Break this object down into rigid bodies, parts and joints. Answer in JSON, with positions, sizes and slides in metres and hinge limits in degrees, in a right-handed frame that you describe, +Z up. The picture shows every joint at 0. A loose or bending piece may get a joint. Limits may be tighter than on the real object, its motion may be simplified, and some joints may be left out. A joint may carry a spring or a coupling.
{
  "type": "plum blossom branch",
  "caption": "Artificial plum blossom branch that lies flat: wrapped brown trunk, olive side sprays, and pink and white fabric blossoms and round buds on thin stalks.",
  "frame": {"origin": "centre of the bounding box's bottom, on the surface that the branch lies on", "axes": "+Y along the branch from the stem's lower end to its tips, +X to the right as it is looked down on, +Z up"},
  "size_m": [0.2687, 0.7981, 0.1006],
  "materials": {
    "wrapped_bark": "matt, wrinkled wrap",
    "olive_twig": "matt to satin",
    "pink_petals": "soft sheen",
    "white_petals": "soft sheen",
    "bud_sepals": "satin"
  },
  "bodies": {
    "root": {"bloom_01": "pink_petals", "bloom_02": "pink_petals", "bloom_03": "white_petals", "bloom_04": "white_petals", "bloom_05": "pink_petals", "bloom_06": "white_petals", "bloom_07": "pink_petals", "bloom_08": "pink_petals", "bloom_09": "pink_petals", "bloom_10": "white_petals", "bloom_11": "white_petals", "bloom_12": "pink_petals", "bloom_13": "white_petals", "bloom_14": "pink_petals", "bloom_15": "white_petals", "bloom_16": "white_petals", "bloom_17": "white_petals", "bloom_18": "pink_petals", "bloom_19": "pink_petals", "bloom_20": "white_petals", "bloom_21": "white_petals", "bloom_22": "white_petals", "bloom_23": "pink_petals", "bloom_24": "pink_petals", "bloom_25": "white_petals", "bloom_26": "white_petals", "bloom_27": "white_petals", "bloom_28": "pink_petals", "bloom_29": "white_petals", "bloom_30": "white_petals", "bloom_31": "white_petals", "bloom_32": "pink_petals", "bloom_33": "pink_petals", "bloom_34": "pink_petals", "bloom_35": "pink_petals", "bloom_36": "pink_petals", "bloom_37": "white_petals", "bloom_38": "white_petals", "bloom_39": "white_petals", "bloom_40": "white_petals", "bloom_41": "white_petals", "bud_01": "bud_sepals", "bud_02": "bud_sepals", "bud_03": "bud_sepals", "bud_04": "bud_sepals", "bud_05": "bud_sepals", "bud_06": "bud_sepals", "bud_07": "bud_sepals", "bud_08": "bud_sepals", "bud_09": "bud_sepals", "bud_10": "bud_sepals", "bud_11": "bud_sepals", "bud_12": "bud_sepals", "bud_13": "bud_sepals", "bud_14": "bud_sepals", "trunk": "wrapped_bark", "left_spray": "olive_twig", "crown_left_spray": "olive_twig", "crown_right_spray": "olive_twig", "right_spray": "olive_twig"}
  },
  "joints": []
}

**What to work on**
Reproduce the listing in full. Keep it exactly as written.

**Task answer**
Break this object down into rigid bodies, parts and joints. Answer in JSON, with positions, sizes and slides in metres and hinge limits in degrees, in a right-handed frame that you describe, +Z up. The picture shows every joint at 0. A loose or bending piece may get a joint. Limits may be tighter than on the real object, its motion may be simplified, and some joints may be left out. A joint may carry a spring or a coupling.
{
  "type": "plum blossom branch",
  "caption": "Artificial plum blossom branch that lies flat: wrapped brown trunk, olive side sprays, and pink and white fabric blossoms and round buds on thin stalks.",
  "frame": {"origin": "centre of the bounding box's bottom, on the surface that the branch lies on", "axes": "+Y along the branch from the stem's lower end to its tips, +X to the right as it is looked down on, +Z up"},
  "size_m": [0.2687, 0.7981, 0.1006],
  "materials": {
    "wrapped_bark": "matt, wrinkled wrap",
    "olive_twig": "matt to satin",
    "pink_petals": "soft sheen",
    "white_petals": "soft sheen",
    "bud_sepals": "satin"
  },
  "bodies": {
    "root": {"bloom_01": "pink_petals", "bloom_02": "pink_petals", "bloom_03": "white_petals", "bloom_04": "white_petals", "bloom_05": "pink_petals", "bloom_06": "white_petals", "bloom_07": "pink_petals", "bloom_08": "pink_petals", "bloom_09": "pink_petals", "bloom_10": "white_petals", "bloom_11": "white_petals", "bloom_12": "pink_petals", "bloom_13": "white_petals", "bloom_14": "pink_petals", "bloom_15": "white_petals", "bloom_16": "white_petals", "bloom_17": "white_petals", "bloom_18": "pink_petals", "bloom_19": "pink_petals", "bloom_20": "white_petals", "bloom_21": "white_petals", "bloom_22": "white_petals", "bloom_23": "pink_petals", "bloom_24": "pink_petals", "bloom_25": "white_petals", "bloom_26": "white_petals", "bloom_27": "white_petals", "bloom_28": "pink_petals", "bloom_29": "white_petals", "bloom_30": "white_petals", "bloom_31": "white_petals", "bloom_32": "pink_petals", "bloom_33": "pink_petals", "bloom_34": "pink_petals", "bloom_35": "pink_petals", "bloom_36": "pink_petals", "bloom_37": "white_petals", "bloom_38": "white_petals", "bloom_39": "white_petals", "bloom_40": "white_petals", "bloom_41": "white_petals", "bud_01": "bud_sepals", "bud_02": "bud_sepals", "bud_03": "bud_sepals", "bud_04": "bud_sepals", "bud_05": "bud_sepals", "bud_06": "bud_sepals", "bud_07": "bud_sepals", "bud_08": "bud_sepals", "bud_09": "bud_sepals", "bud_10": "bud_sepals", "bud_11": "bud_sepals", "bud_12": "bud_sepals", "bud_13": "bud_sepals", "bud_14": "bud_sepals", "trunk": "wrapped_bark", "left_spray": "olive_twig", "crown_left_spray": "olive_twig", "crown_right_spray": "olive_twig", "right_spray": "olive_twig"}
  },
  "joints": []
}